Yorkshire link with Africa revealed in genetic study
By Steve Connor, Science Editor
Published: 24 January 2007
White men with a rare Yorkshire surname have been found to be descended from black African ancestors who came to Britain many centuries ago.
A study of Caucasian men who share the same English surname has found that they also share a type of Y chromosome that has previously been found only in men living in west Africa.
Scientists believe the findings show that Africans who came to Britain as Roman soldiers nearly 2,000 years ago or as slaves after the 16th centuryleft a line of descendants.
The results are the first genetic evidence of black Africans living in Britain centuries before the influx from Commonwealth countries with black populations in the mid-20th century.
The researchers say they have to keep the Yorkshire surname confidential - it begins with the letter "R" - because they would need permission to release it from everyone with the surname who took part in the study.
Professor Mark Jobling of Leicester University said the men are white and did not know they had black ancestry until his team pointed out that they had a type of Y chromosome that could only come from west Africa.

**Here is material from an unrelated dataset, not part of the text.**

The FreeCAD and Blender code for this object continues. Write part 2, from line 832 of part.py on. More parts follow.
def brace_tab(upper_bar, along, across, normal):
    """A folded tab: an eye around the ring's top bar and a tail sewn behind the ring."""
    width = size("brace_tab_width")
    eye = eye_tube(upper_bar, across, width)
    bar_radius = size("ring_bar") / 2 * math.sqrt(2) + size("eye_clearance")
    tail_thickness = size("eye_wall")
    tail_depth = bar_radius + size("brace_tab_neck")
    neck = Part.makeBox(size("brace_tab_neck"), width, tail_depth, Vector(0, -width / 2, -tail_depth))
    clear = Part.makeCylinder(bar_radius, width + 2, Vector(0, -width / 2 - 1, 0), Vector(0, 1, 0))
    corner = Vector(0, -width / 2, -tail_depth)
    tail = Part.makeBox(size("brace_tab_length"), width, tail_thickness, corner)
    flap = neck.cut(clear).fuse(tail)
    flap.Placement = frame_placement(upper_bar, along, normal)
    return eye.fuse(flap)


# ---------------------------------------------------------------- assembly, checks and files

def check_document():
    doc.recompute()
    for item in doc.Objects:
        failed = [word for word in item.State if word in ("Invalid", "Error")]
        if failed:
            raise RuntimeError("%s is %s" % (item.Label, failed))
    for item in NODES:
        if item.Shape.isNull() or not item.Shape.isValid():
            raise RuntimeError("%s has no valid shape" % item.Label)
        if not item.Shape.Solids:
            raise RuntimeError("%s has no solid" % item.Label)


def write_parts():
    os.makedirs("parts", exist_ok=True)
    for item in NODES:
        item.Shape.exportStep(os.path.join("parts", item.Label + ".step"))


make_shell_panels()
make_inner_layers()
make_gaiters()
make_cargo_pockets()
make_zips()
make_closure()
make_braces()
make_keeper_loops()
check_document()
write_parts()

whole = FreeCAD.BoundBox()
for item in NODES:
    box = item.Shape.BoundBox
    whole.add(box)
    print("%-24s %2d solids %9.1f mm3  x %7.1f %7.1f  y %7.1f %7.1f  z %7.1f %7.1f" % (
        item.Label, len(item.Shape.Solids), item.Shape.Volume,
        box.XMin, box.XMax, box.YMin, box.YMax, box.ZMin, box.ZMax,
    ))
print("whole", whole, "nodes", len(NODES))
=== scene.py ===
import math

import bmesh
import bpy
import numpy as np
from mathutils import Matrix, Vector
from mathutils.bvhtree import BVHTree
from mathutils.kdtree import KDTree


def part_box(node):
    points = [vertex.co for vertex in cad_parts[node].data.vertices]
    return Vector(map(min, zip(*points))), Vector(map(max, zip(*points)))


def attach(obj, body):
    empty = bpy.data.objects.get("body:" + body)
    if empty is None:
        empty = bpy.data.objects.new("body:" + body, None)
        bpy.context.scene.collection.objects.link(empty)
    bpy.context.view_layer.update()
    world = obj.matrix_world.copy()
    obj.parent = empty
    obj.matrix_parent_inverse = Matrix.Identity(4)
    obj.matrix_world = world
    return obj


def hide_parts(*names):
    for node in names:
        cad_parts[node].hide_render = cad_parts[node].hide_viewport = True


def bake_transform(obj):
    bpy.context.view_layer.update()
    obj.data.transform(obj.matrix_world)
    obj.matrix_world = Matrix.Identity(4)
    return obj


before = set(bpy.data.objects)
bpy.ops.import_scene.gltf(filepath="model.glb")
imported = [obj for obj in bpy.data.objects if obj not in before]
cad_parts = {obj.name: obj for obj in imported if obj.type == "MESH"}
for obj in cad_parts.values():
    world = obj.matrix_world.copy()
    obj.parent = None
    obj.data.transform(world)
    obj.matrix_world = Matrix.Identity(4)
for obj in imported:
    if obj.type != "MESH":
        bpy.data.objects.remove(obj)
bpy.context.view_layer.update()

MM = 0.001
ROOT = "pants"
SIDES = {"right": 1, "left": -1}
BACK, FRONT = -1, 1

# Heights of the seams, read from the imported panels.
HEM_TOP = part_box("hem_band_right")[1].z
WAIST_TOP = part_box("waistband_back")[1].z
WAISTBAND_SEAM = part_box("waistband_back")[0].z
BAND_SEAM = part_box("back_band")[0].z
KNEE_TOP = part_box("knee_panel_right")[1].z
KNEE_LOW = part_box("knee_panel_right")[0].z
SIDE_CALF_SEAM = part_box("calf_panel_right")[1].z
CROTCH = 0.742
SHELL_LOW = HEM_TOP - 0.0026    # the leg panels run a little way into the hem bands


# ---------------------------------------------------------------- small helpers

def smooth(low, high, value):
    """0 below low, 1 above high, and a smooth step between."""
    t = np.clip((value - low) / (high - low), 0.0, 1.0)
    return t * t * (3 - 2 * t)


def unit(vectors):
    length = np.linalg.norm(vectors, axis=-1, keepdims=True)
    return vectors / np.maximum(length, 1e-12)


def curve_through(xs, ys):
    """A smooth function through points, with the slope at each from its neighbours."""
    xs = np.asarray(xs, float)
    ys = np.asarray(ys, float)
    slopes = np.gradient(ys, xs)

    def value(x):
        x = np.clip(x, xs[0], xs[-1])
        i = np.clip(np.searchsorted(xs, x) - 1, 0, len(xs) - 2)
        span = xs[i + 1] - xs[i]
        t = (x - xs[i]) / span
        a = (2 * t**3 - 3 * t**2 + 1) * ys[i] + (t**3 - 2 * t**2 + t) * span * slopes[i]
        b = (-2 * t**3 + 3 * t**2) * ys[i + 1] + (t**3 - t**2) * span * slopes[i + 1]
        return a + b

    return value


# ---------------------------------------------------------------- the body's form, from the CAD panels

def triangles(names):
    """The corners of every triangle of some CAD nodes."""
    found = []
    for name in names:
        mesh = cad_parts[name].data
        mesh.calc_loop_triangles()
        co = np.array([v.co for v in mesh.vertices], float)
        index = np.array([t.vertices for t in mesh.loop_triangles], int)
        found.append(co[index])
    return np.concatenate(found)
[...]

"The Y chromosome is passed down from father to son, so this suggested Mr R must have had African ancestry somewhere down the line. Our study suggests that this must have happened some time ago," he said.
The type of Y chromosome is known as hgA1 and was found in seven out of 18 men who shared the same surname. Only 25 other men have the same Y chromosome, all from west Africa.
Because of the west African connection, it is more likely that the origin of the gene in Britain lies with the slave trade which was heavily based in the region, although a garrison of Moors was installed by the Romans when they were building Hadrian's Wall.
The study is published in the European Journal of Human Genetics.